Thomas Sutcliffe in The Independent was more positive, suggesting that "it might take", though also berating Peter Jones for trying too hard to emulate Sir Alan Sugar. Ally Ross in The Sun dubbed the show "The Crapprentice", noting that "where The Apprentice filled its hour with brilliant tasks and epic firing scenes, Tycoon has, well, nothing really".

==Ratings==
Episode 1: The show's overnight ratings for the first episode were an average of 2 million with a peak of 2.3 million, a 9% share and the lowest audience of the five major TV channels in its timeslot.

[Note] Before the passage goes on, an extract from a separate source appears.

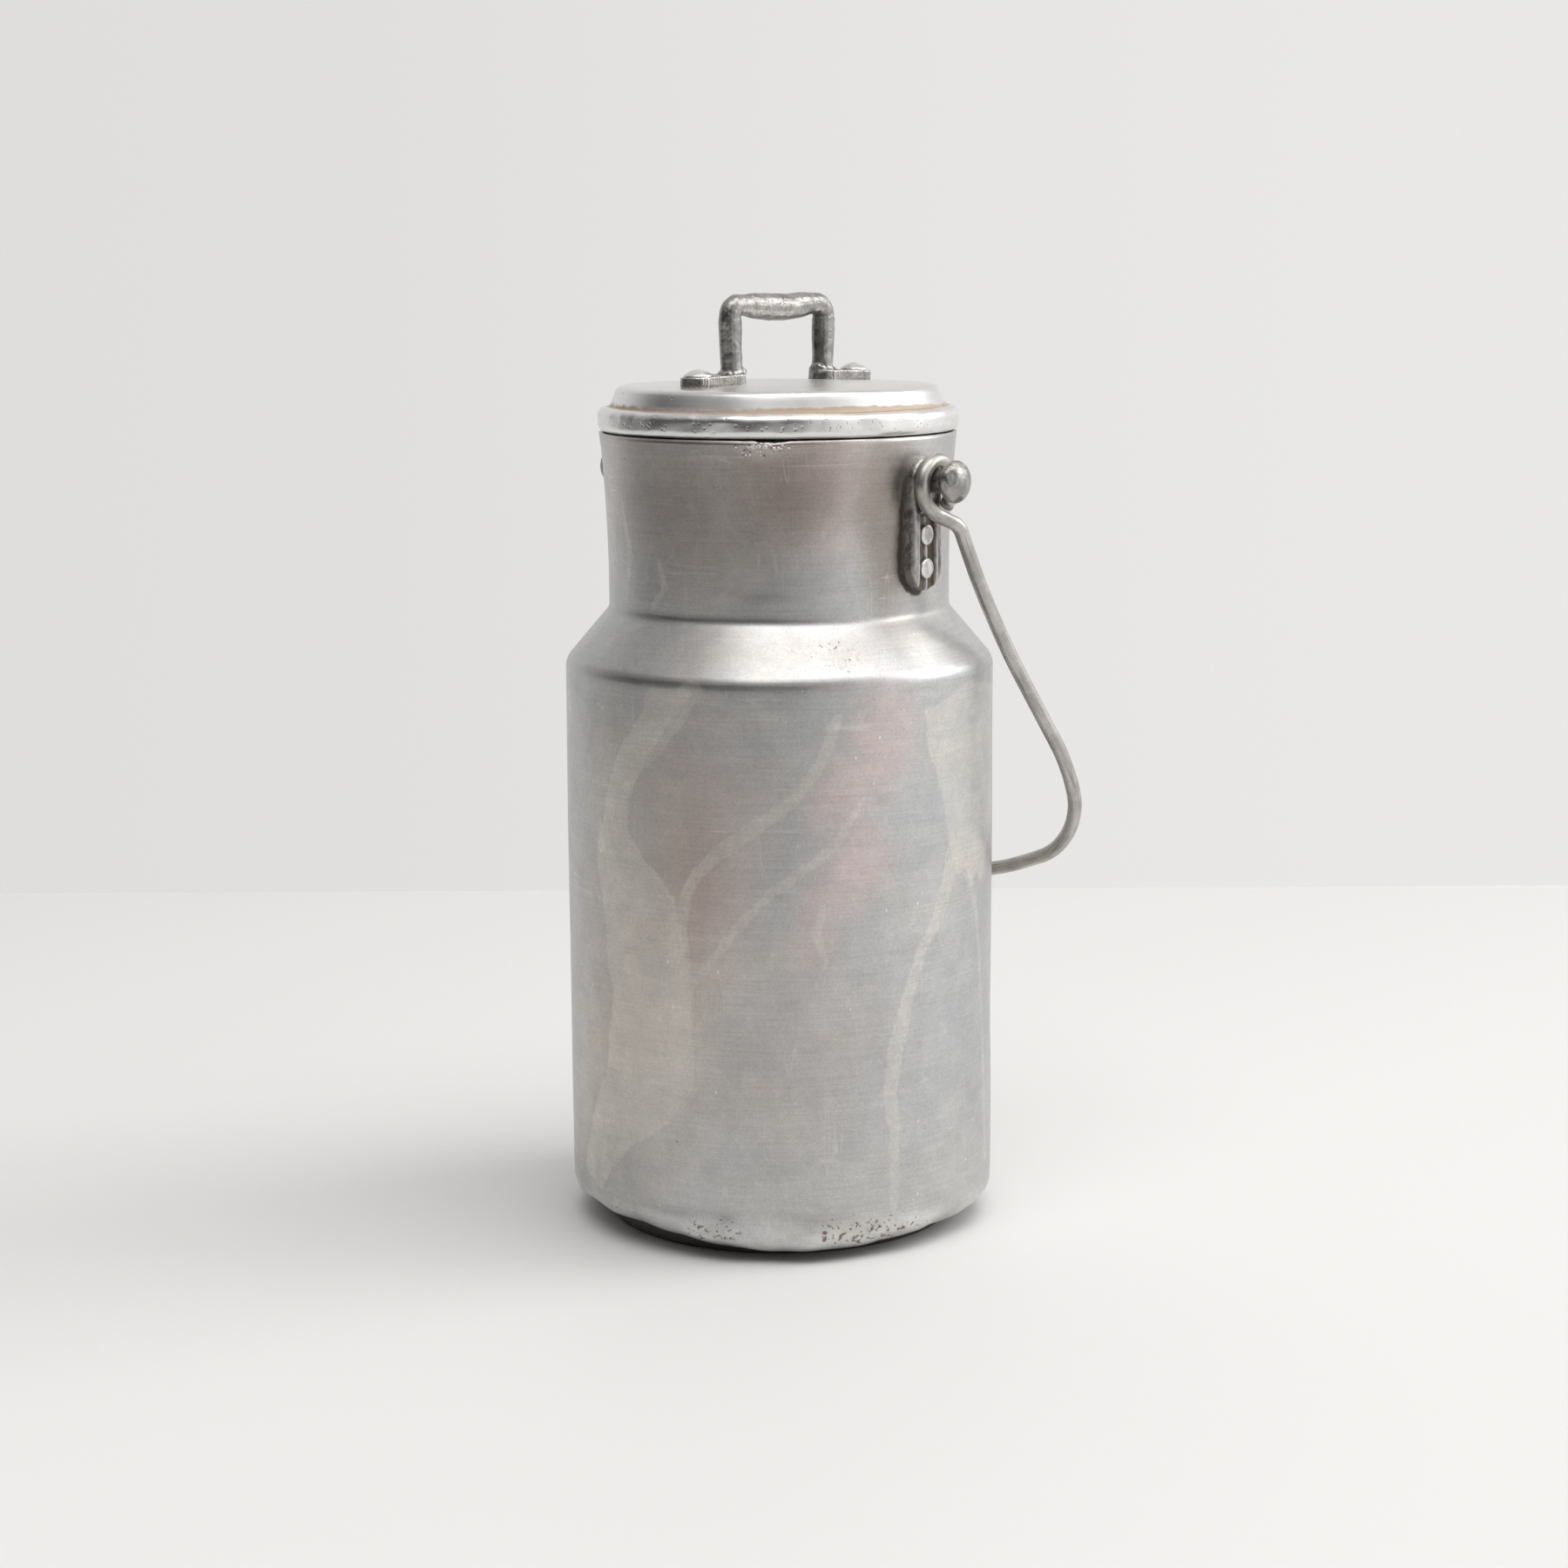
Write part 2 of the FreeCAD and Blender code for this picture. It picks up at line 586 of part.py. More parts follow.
def make_bail(doc):
    """One bent wire: X across the can, Y square to the bail's plane, Z up to the pivot line."""
    bail = doc.addObject("Part::Feature", "bail")
    sizes = {name: value_of(bail, f"Sizes.{name}") for name in SIZES}
    eye_place = value_of(bail, EYE_PLACE)
    eye_drop = value_of(bail, EYE_OFFSET)
    eye_round = sizes["eye_bore"] + sizes["wire"] / 2
    eye_centre = FreeCAD.Vector(eye_place, 0, -eye_drop)
    kink_half = eye_place + sizes["kink_out"]
    below_eye = sizes["kink_drop"] - eye_drop
    leave_angle = math.acos(eye_round / below_eye)

    def on_eye(angle):
        return eye_centre + FreeCAD.Vector(0, -math.sin(angle), -math.cos(angle)) * eye_round

    leave = on_eye(leave_angle)
    way_down = (FreeCAD.Vector(eye_place, 0, -sizes["kink_drop"]) - leave).normalize()
    bend = leave + way_down * sizes["eye_straight"]
    reach = sizes["bail_reach"]
    haunch_half = sizes["body_radius"] + sizes["wire"] / 2 + sizes["haunch_clearance"]
    corners = [
        leave,
        bend,
        FreeCAD.Vector(kink_half, 0, -sizes["kink_drop"]),
        FreeCAD.Vector(kink_half + sizes["knee_out"], 0, -sizes["knee_drop"]),
        FreeCAD.Vector(haunch_half, 0, sizes["haunch_rise"] - reach),
        FreeCAD.Vector(haunch_half - sizes["hip_in"], 0, sizes["hip_rise"] - reach),
        FreeCAD.Vector(sizes["bow_half"], 0, -reach),
    ]
    other_side = [FreeCAD.Vector(-corner.x, corner.y, corner.z) for corner in reversed(corners)]
    places = ("eye", "kink", "knee", "haunch", "hip", "bow")
    runs = [sizes[f"{place}_bend_run"] for place in places]
    eye_end = math.radians(sizes["eye_end_angle"])
    eye_points = [on_eye(angle) for angle in (eye_end, (eye_end + leave_angle) / 2, leave_angle)]
    edges = [Part.Arc(*eye_points).toShape()]
    edges += bent_path(corners + other_side, runs + runs[::-1])
    edges += [Part.Arc(*(FreeCAD.Vector(-p.x, p.y, p.z) for p in reversed(eye_points))).toShape()]
    path = Part.Wire(edges)
    start = path.Edges[0]
    tangent = start.tangentAt(start.FirstParameter)
    ring = Part.Wire(Part.makeCircle(sizes["wire"] / 2, start.valueAt(start.FirstParameter), tangent))
    bail.Shape = path.makePipeShell([ring], True, False)
    section = math.pi * (sizes["wire"] / 2) ** 2
    if abs(bail.Shape.Volume / (section * path.Length) - 1) > 0.01:
        raise ValueError("the bail's wire is not whole")
    bail.Placement.Rotation = FreeCAD.Rotation(FreeCAD.Vector(1, 0, 0), 1)
    bail.setExpression("Placement.Base.z", PIVOT_HEIGHT)
    bail.setExpression("Placement.Rotation.Angle", REST_ANGLE)
    return bail


def check(doc, parts):
    for item in doc.Objects:
        if {"Invalid", "Error"} & set(item.State):
            raise ValueError(f"{item.Label}: {item.State}")
    for part in parts:
        if part.Shape.isNull() or not part.Shape.isValid():
            raise ValueError(f"{part.Label} has no valid shape")


def main():
    doc = FreeCAD.newDocument("milk_can")
    make_sheet(doc)
    parts = [make_can_body(doc), make_lid_shell(doc), make_lid_handle(doc)]
    parts += make_foot_rivets(doc)
    for side_name, side, half_turn in (("right", 1, 0), ("left", -1, 180)):
        parts.append(make_ear(doc, f"ear_{side_name}", half_turn))
        parts += make_ear_rivets(doc, side_name, side)
    parts.append(make_bail(doc))
    doc.recompute()
    check(doc, parts)
    os.makedirs("parts", exist_ok=True)
    for part in parts:
        part.Shape.exportStep(f"parts/{part.Label}.step")
        print(part.Label, len(part.Shape.Solids), round(part.Shape.Volume, 1), part.Shape.BoundBox)


main()
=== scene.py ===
import bmesh
import bpy
import math
import random
from mathutils import Matrix, Vector, noise


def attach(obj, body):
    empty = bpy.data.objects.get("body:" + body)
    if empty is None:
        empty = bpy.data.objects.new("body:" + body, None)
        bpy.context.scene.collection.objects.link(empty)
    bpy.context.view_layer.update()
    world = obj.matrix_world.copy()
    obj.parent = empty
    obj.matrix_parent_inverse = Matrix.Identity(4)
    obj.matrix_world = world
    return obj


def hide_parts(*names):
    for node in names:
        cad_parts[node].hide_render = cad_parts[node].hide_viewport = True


# A two-litre aluminium milk can: spun can, loose lid with a cast handle, cast ears, wire bail.
# Sizes below are in millimetres and degrees; angles round the can are counted from its front.

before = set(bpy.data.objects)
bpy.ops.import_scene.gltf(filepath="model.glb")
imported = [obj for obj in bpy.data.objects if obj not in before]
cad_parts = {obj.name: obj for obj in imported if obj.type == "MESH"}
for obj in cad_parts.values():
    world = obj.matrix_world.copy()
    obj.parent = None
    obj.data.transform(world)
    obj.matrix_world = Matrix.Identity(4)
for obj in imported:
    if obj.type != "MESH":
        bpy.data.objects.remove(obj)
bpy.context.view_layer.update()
scene = bpy.context.scene
mm = 0.001
frontAngle = math.radians(-51.5)  # the side of the can that faces the main view
print("frame loaded:", len(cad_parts), "nodes")


# ---- camera, table and light

cameraPlace = {
    "azimuth": 38.5,
    "away": 0.8696,
    "aside": 0.00112,
    "height": 0.2713,
    "lookDown": 9.71,
    "roll": 0.299,
    "lens": 71.42,
    "sensor": 36,
}
turn = math.radians(cameraPlace["azimuth"])
towardsViewer = Vector((math.sin(turn), -math.cos(turn), 0))
viewRight = Vector((math.cos(turn), math.sin(turn), 0))


def makeCamera():
    down, roll = math.radians(cameraPlace["lookDown"]), math.radians(cameraPlace["roll"])
    look = -towardsViewer * math.cos(down) - Vector((0, 0, math.sin(down)))
    up = viewRight.cross(look)
    across = viewRight * math.cos(roll) - up * math.sin(roll)
    upward = viewRight * math.sin(roll) + up * math.cos(roll)
    place = towardsViewer * cameraPlace["away"] + viewRight * cameraPlace["aside"]
    data = bpy.data.cameras.new("camera")
    data.lens = cameraPlace["lens"]
    data.sensor_width = cameraPlace["sensor"]
    camera = bpy.data.objects.new("camera", data)
    turned = Matrix((across, upward, -look)).transposed().to_4x4()
    camera.matrix_world = Matrix.Translation(place + Vector((0, 0, cameraPlace["height"]))) @ turned
    scene.collection.objects.link(camera)
    scene.camera = camera


def addNode(tree, kind, inputs=None, **settings):
    node = tree.nodes.new(kind)
    for key, value in settings.items():
        setattr(node, key, value)
    for key, value in (inputs or {}).items():
        if isinstance(value, bpy.types.NodeSocket):
            tree.links.new(value, node.inputs[key])
        else:
            node.inputs[key].default_value = value
    return node


def mathOf(tree, operation, first, second=0.5):
    return addNode(tree, "ShaderNodeMath", {0: first, 1: second}, operation=operation).outputs[0]


def times(tree, first, second):
    return mathOf(tree, "MULTIPLY", first, second)


def plus(tree, first, *others):
    for other in others:
        first = mathOf(tree, "ADD", first, other)
    return first


def minus(tree, first, second):
    return mathOf(tree, "SUBTRACT", first, second)


def highest(tree, first, *others):
    for other in others:
        first = mathOf(tree, "MAXIMUM", first, other)
    return first


def ramp(tree, value, low, high, start=0.0, end=1.0, smooth=True):
    inputs = {"Value": value, "From Min": low, "From Max": high, "To Min": start, "To Max": end}
    kind = "SMOOTHSTEP" if smooth else "LINEAR"
    return addNode(tree, "ShaderNodeMapRange", inputs, interpolation_type=kind).outputs["Result"]


def mixColor(tree, share, first, second, blend="MIX"):
    node = addNode(tree, "ShaderNodeMix", data_type="RGBA", blend_type=blend)
    for key, value in ((0, share), (6, first), (7, second)):
        if isinstance(value, bpy.types.NodeSocket):
            tree.links.new(value, node.inputs[key])
        elif key == 0:
            node.inputs[key].default_value = value
        else:
            node.inputs[key].default_value = (*value, 1)
    return node.outputs[2]


stage = {
    "tableBehind": 448.5,
    "tableFront": 1500.0,
    "tableHalf": 1500.0,
    "tableThick": 40.0,
    "tableEdge": 2.0,
    "tableColor": (0.82, 0.82, 0.815),
    "tableRoughness": 0.55,
    "tableShine": 0.12,
    "backLeft": (0.735, 0.728, 0.718),
    "backRight": (0.815, 0.808, 0.798),
}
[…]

Episode 2: The second episode of Tycoon attracted just 1.9m (8.8%) at 9pm, only managing to outperform BBC Two by the smallest of margins (19,000 viewers).

Episode 3: Now shortened to half an hour at a new time of 10pm on a Monday night, the show pulled in 1.5 million viewers.

Episode 4: 1.4 million people (7%) tuned in to the fourth instalment of the programme, on Monday 16 July at 10pm.

Episode 5: The live final of Tycoon was watched by 1.3 million people (6.3% of the available audience watching TV between 10pm and 10.30pm) on Monday 23 July.